Parmi les premiers vingtistes figurent Fernand Khnopff, Guillaume Vogels, James Ensor, Théo Van Rysselberghe…
Actif de 1884 à 1893, le cercle des XX exposera non seulement des œuvres de ses membres mais aussi de Monet, Cézanne, Toulouse-Lautrec…
Le Salon de Kunst van Heden (L’art contemporain) devient son nouveau port d’attache, à Anvers où habite son amie et fougueuse admiratrice, la critique d’art Emma Lambotte. Une autre amie est très présente dans sa vie : Augusta Boogaerts, qu’il appelle « la sirène ».
Le temps s’avançant, Ensor semble avoir perdu le feu sacré, la fièvre créatrice qui le portait.

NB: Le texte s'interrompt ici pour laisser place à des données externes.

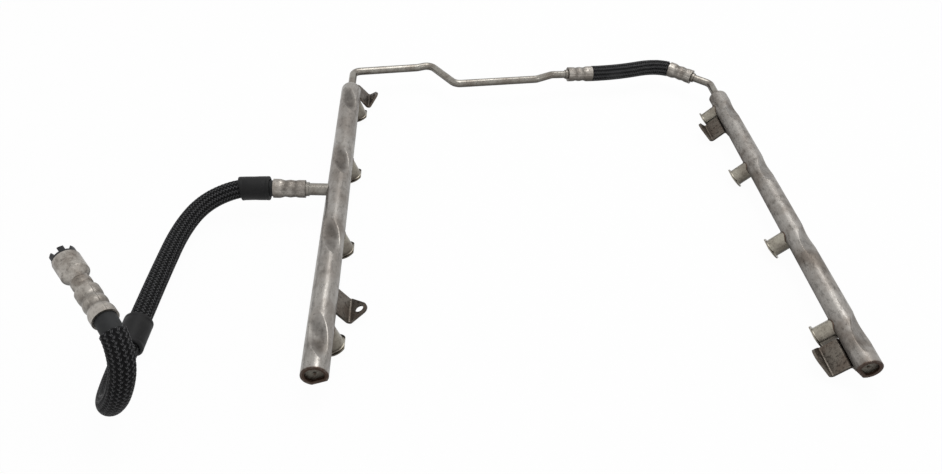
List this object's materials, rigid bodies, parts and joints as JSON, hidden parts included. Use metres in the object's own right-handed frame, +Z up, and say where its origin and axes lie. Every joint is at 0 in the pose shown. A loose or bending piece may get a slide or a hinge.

Lui-même, sans doute, le perçoit.
Désormais, il se concentre sur la promotion de son art et poursuit un objectif précis : l’acquisition d’un de ses tableaux par un musée. Signe de consécration, promesse de longévité.
Ses démarches aboutiront. L’État belge achètera en 1895 un premier tableau, Le lampiste, qui prend place au Musée des Beaux-Arts de Bruxelles.
Vers 1908, il se livre à des variantes d’anciennes toiles. Plus tard, il s’adonne à une moisson de copies.
Vient l’époque des honneurs, où s’inscrit l’impressionnante rétrospective de 1929. Élu membre de la Libre Académie de Belgique, fondée en 1902 par Edmond Picard, anobli par le roi Albert, qui lui octroie le titre de baron, il est proclamé en 1934 « prince des peintres » lors d’une cérémonie à Bruxelles.
À dire vrai, le personnage n’est pas très attachant. Caractère ombrageux, prompt au ressentiment, sinon à la vindicte. S’estimant incompris, lésé. Intransigeant en amitié, voire intolérant.
L’image qu’il cultive d’un artiste parfaitement original dans son isolement ostendais est un mythe. En réalité, il est « très bien informé et se nourrit de nombreuses influences : livres, revues, expositions, etc. […] C’est même l’ouverture d’Ensor aux influences qui contribue à ses meilleurs tableaux. »
Grandeur et travers d’un personnage et d’un artiste irréductibles.